> Set exercise: Starting at the line containing "Keep writing the", copy each line exactly, ending with the line containing "and six feet.". Leave out everything else.

--- Material to process ---

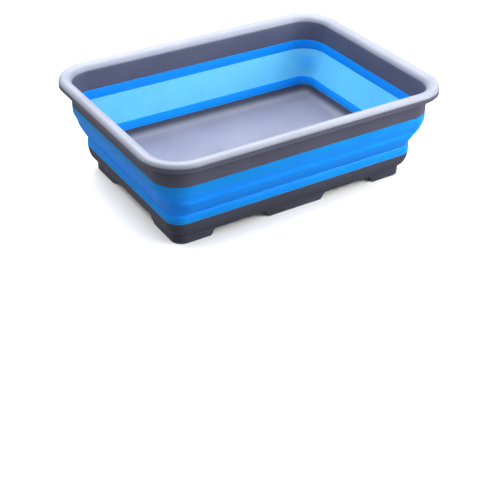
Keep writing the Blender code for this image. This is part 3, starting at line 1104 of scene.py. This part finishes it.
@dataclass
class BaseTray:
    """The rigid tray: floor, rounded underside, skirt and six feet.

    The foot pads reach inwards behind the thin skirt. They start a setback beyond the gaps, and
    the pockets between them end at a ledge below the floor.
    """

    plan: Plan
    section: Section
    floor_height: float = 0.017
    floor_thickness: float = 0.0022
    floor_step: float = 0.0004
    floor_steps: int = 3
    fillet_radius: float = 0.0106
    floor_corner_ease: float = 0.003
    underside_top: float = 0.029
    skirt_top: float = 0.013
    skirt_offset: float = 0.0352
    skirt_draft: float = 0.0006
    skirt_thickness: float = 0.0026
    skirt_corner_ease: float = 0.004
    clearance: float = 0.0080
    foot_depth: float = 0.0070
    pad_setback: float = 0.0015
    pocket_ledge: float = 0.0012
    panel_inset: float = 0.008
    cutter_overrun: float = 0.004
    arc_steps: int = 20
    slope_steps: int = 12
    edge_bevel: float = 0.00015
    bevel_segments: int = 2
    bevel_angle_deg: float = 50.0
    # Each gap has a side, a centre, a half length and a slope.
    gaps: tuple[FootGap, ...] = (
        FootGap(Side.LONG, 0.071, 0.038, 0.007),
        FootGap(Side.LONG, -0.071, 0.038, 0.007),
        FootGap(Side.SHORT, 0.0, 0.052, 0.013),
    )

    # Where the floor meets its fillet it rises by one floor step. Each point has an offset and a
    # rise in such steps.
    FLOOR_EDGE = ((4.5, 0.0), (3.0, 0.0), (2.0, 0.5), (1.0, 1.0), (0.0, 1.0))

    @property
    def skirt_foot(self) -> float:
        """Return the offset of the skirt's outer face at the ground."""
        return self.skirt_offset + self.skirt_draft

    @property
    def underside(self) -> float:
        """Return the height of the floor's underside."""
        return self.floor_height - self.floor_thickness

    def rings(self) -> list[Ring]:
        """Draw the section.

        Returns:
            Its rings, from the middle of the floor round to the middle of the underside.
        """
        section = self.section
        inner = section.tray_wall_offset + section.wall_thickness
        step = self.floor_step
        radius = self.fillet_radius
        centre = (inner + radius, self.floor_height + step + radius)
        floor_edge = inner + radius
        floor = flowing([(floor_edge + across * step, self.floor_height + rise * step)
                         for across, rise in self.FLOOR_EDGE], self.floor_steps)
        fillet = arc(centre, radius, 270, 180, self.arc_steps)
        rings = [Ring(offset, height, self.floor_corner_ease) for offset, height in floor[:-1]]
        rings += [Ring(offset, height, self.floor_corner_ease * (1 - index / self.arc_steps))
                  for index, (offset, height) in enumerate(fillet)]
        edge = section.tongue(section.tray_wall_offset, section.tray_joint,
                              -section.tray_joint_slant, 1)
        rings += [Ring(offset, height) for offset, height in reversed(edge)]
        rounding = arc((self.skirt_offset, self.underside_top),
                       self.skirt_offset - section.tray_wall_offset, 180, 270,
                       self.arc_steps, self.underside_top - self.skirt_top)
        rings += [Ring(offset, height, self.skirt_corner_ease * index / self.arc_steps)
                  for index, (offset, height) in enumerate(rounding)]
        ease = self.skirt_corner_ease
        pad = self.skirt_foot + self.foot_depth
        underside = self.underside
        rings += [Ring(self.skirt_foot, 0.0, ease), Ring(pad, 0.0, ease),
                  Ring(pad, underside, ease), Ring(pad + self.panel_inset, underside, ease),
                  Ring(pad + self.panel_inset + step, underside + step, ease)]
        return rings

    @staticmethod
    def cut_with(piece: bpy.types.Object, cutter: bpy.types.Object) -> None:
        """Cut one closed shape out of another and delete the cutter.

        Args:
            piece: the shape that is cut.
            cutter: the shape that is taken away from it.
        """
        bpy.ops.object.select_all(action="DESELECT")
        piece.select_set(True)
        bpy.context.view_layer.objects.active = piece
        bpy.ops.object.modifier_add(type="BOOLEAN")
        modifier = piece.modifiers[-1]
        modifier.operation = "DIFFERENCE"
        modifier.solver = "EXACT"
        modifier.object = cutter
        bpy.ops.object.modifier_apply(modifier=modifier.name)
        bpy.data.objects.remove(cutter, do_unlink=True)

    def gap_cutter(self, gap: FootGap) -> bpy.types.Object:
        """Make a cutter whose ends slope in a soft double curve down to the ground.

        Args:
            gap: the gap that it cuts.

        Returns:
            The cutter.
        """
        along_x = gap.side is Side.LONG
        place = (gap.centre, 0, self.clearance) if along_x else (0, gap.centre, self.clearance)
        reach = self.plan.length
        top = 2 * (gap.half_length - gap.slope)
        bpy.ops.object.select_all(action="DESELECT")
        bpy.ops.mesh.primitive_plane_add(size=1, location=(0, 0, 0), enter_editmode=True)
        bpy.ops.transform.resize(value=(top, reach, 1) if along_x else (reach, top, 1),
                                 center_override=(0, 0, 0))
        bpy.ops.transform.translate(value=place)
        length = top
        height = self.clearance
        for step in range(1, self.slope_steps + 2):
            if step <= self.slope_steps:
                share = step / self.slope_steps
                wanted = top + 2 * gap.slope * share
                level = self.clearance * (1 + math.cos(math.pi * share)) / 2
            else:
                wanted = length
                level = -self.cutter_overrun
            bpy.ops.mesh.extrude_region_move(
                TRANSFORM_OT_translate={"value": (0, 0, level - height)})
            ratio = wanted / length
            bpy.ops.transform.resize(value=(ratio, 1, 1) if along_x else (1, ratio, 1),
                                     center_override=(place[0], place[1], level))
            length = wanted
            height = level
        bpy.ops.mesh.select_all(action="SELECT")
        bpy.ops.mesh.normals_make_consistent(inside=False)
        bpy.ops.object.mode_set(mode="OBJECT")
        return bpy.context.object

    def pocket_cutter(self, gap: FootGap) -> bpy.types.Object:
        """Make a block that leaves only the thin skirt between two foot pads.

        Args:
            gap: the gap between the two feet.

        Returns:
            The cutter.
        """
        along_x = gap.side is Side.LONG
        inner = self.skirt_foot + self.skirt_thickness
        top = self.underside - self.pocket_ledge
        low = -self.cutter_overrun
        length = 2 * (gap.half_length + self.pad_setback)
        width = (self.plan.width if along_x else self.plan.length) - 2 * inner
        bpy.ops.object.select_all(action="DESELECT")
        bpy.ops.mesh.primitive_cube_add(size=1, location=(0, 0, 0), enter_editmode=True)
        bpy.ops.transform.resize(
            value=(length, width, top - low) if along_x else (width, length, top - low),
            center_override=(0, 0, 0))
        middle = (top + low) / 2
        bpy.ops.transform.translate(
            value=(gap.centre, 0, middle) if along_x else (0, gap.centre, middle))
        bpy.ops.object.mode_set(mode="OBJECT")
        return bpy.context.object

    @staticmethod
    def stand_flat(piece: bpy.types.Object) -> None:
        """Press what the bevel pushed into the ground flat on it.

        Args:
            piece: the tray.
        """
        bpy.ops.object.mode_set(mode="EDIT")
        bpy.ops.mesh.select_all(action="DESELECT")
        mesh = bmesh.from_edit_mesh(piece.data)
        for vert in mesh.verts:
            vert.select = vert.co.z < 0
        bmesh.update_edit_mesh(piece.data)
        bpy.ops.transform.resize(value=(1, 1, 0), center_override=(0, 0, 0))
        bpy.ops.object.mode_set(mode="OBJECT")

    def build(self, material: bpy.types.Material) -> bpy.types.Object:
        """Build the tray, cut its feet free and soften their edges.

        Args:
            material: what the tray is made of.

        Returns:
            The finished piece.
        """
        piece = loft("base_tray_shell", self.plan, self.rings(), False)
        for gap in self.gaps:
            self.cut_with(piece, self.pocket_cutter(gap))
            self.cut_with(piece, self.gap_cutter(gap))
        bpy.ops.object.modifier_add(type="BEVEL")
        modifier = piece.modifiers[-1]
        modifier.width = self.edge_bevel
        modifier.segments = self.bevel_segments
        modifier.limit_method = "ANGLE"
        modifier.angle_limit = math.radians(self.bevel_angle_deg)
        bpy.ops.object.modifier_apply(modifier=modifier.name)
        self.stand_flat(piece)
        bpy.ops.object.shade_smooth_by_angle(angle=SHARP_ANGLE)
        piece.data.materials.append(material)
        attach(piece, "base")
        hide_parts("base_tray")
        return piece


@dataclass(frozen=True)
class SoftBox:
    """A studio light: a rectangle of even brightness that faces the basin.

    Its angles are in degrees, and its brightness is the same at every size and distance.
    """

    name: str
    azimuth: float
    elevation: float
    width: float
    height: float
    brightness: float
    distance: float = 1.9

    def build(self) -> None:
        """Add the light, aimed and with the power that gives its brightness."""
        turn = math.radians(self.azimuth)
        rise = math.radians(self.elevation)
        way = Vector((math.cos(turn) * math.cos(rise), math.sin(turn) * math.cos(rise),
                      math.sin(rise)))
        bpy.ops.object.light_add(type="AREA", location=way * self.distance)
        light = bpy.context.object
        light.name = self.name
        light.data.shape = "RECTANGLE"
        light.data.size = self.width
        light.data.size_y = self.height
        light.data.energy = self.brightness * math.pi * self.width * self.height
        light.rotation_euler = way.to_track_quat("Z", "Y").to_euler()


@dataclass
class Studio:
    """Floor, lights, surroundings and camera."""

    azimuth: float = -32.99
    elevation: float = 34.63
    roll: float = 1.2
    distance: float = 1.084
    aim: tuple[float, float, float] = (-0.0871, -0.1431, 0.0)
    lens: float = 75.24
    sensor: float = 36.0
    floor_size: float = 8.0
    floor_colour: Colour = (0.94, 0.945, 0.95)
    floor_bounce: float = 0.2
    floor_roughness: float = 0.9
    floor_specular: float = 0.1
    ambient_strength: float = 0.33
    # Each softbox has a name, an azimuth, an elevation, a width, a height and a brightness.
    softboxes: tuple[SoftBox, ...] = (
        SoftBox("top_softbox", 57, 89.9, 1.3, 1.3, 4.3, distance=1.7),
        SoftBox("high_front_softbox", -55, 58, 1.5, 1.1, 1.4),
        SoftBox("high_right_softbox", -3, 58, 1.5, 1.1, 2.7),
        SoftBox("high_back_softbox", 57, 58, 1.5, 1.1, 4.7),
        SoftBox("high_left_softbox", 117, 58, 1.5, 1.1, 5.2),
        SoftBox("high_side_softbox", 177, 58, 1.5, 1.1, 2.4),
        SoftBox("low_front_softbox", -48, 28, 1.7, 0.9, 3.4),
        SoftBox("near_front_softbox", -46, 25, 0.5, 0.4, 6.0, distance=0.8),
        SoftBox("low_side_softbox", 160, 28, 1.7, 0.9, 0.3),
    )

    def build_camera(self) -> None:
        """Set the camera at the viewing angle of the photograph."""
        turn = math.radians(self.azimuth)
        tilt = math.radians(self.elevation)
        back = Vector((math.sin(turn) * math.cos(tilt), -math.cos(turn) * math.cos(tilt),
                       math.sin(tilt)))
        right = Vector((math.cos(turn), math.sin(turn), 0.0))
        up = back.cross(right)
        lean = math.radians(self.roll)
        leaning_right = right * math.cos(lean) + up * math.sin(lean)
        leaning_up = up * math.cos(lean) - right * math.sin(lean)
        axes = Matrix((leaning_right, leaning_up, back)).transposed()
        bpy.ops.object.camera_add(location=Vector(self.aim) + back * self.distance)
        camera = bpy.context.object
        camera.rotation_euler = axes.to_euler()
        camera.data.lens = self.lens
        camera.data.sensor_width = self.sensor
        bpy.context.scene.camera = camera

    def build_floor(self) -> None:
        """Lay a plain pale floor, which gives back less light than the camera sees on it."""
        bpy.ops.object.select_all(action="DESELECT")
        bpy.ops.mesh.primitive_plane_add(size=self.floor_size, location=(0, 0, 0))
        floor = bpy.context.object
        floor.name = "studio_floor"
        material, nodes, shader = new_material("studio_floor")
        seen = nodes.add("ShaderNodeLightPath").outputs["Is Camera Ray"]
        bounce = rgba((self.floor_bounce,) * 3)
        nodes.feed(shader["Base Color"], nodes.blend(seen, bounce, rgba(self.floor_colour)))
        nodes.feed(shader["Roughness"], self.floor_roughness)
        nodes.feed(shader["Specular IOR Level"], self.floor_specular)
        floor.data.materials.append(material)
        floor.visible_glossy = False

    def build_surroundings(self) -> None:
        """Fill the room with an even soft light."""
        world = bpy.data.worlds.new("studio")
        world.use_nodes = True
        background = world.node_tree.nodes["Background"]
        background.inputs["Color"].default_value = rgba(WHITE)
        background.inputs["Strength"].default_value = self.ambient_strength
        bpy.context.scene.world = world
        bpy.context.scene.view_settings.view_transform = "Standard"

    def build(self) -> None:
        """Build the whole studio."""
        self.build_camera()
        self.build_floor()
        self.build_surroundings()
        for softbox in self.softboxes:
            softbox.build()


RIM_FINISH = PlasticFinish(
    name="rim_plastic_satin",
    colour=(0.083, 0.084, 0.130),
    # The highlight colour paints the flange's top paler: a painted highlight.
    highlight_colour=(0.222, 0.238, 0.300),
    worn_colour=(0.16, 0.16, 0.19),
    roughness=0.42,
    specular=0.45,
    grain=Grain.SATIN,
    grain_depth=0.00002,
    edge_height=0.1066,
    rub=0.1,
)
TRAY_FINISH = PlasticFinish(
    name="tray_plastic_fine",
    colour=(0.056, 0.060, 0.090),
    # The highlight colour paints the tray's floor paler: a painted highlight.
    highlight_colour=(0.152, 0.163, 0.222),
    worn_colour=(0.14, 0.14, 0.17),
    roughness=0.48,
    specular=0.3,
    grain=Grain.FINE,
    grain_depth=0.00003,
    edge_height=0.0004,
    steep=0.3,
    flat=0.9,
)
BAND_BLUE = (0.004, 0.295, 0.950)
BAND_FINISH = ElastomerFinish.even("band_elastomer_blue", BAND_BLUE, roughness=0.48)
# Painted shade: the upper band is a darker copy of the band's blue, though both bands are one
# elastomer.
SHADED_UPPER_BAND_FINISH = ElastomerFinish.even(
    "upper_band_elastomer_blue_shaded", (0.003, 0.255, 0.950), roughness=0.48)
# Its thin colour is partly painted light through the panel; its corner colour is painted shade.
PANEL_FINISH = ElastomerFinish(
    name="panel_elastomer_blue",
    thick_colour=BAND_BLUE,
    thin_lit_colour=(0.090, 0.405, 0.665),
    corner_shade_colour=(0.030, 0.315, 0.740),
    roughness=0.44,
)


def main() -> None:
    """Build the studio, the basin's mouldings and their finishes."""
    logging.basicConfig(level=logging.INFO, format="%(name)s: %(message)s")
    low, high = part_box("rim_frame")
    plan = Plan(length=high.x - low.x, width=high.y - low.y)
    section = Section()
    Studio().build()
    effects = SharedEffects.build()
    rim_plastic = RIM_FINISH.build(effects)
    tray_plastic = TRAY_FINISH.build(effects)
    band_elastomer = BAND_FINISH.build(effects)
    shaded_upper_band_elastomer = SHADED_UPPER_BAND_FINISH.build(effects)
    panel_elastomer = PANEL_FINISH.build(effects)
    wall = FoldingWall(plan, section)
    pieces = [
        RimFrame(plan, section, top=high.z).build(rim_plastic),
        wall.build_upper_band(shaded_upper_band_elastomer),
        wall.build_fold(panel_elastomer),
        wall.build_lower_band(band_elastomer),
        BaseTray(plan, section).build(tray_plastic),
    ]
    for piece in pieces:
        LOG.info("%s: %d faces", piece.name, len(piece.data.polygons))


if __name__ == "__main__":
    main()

---
--- Material to process ---

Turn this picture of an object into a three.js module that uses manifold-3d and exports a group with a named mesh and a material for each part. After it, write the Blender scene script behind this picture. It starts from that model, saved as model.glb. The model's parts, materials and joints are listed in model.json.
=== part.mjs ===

---

> Finished answer:
Keep writing the Blender code for this image. This is part 3, starting at line 1104 of scene.py. This part finishes it.
@dataclass
class BaseTray:
    """The rigid tray: floor, rounded underside, skirt and six feet.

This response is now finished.